PROMPT: Scan the entries below. List each line with "that".

* start DATA LINES *

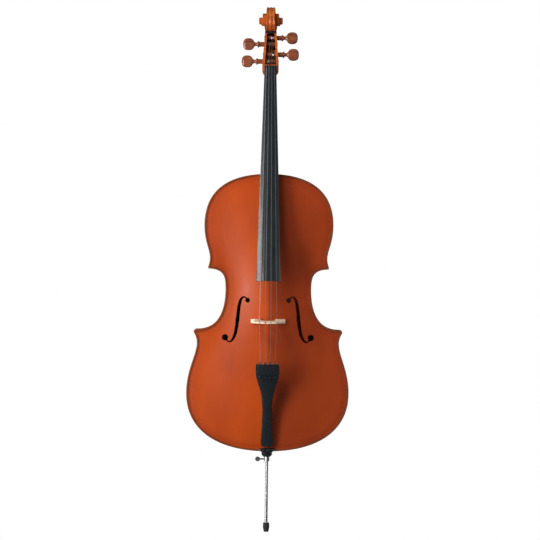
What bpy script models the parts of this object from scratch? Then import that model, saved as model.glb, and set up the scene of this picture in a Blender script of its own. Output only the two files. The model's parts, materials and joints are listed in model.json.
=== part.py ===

* end DATA LINES *
* start DATA LINES *

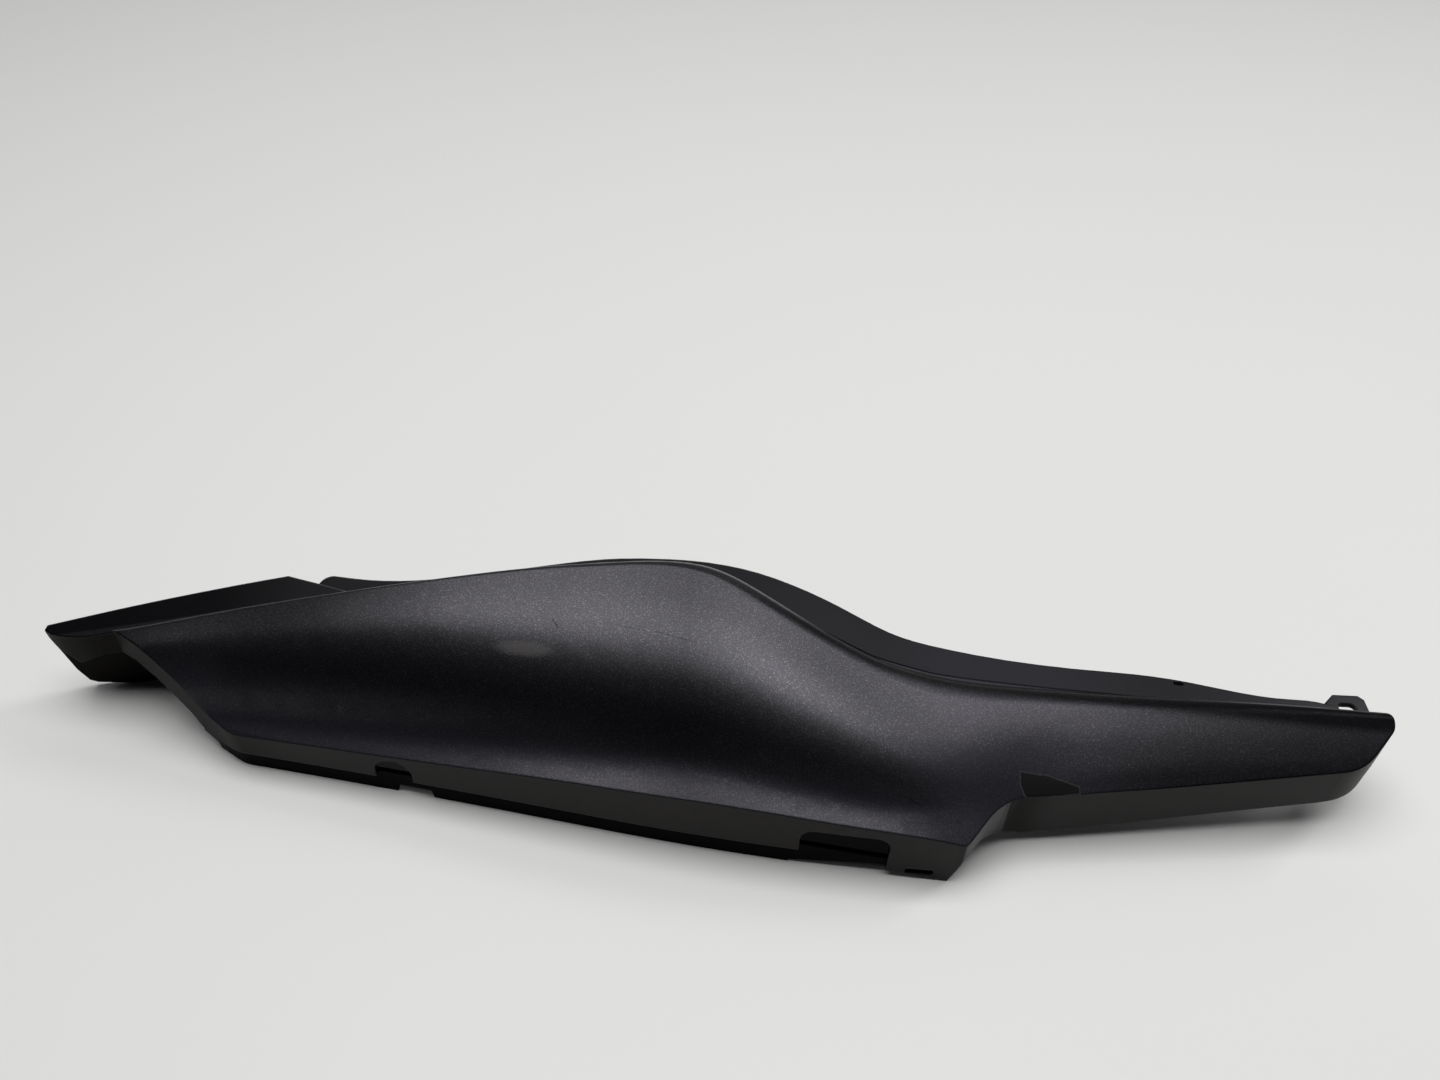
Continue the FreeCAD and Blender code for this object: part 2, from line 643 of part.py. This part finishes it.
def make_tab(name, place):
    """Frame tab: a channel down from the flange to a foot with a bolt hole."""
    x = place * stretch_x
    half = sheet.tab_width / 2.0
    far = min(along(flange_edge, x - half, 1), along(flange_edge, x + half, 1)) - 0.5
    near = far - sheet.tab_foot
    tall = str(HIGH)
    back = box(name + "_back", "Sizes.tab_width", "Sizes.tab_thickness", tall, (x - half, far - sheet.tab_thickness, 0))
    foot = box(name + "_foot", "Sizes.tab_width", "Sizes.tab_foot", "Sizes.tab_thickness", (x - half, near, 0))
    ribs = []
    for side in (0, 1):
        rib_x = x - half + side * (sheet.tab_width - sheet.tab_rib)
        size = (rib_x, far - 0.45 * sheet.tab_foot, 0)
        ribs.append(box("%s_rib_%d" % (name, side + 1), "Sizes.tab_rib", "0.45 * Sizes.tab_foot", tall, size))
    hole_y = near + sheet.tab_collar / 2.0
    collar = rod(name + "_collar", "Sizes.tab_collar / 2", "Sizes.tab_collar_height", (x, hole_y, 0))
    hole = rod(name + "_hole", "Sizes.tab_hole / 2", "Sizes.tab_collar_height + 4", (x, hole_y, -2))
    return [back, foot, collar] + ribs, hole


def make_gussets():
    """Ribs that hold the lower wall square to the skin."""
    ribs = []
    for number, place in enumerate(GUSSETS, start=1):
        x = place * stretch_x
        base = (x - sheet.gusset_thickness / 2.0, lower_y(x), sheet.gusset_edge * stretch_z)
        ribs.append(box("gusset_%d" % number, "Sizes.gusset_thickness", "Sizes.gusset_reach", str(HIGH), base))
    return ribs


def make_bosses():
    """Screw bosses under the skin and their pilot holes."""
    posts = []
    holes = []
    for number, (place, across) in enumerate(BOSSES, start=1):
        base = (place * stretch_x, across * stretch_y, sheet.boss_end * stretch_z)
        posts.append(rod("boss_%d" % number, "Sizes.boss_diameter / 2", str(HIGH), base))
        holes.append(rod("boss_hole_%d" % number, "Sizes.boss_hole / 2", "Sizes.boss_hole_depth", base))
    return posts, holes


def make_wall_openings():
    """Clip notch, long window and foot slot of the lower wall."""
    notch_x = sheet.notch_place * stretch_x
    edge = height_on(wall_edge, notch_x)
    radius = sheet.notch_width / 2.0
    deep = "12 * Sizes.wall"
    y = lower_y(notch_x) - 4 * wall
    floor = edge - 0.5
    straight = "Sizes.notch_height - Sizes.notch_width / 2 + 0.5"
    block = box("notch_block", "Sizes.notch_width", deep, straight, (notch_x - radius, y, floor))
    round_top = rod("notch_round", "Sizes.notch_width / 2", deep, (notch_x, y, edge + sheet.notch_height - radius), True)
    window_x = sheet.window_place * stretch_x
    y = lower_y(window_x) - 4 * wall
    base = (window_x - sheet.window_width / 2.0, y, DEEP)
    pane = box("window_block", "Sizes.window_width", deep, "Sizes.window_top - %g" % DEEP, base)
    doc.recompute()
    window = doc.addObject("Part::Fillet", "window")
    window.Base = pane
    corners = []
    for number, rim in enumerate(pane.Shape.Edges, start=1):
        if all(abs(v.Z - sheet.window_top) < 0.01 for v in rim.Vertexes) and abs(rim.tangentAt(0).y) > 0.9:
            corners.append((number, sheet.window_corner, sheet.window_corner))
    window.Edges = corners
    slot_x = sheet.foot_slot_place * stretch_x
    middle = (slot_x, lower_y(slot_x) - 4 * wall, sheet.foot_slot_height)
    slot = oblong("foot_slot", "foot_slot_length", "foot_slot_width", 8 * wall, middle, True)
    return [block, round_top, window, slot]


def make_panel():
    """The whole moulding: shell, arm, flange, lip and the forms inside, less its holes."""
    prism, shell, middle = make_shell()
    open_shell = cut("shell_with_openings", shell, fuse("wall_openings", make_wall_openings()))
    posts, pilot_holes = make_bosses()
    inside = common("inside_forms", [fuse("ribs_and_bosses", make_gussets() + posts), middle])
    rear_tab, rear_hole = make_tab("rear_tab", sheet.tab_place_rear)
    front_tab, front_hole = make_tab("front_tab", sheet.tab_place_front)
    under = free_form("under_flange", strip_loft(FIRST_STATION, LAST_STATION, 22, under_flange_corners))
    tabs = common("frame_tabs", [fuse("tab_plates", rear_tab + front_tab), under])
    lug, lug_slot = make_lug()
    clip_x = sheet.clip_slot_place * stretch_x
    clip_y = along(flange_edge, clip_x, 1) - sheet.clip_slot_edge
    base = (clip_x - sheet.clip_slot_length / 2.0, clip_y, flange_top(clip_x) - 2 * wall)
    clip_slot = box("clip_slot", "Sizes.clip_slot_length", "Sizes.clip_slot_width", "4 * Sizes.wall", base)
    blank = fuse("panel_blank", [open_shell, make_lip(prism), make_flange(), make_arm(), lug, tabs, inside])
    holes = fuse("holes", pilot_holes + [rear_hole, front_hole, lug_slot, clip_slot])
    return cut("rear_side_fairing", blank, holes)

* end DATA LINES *
* start DATA LINES *

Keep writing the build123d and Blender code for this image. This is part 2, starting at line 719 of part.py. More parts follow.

* end DATA LINES *

RESPONSE:
What bpy script models the parts of this object from scratch? Then import that model, saved as model.glb, and set up the scene of this picture in a Blender script of its own. Output only the two files. The model's parts, materials and joints are listed in model.json.
    """Ribs that hold the lower wall square to the skin."""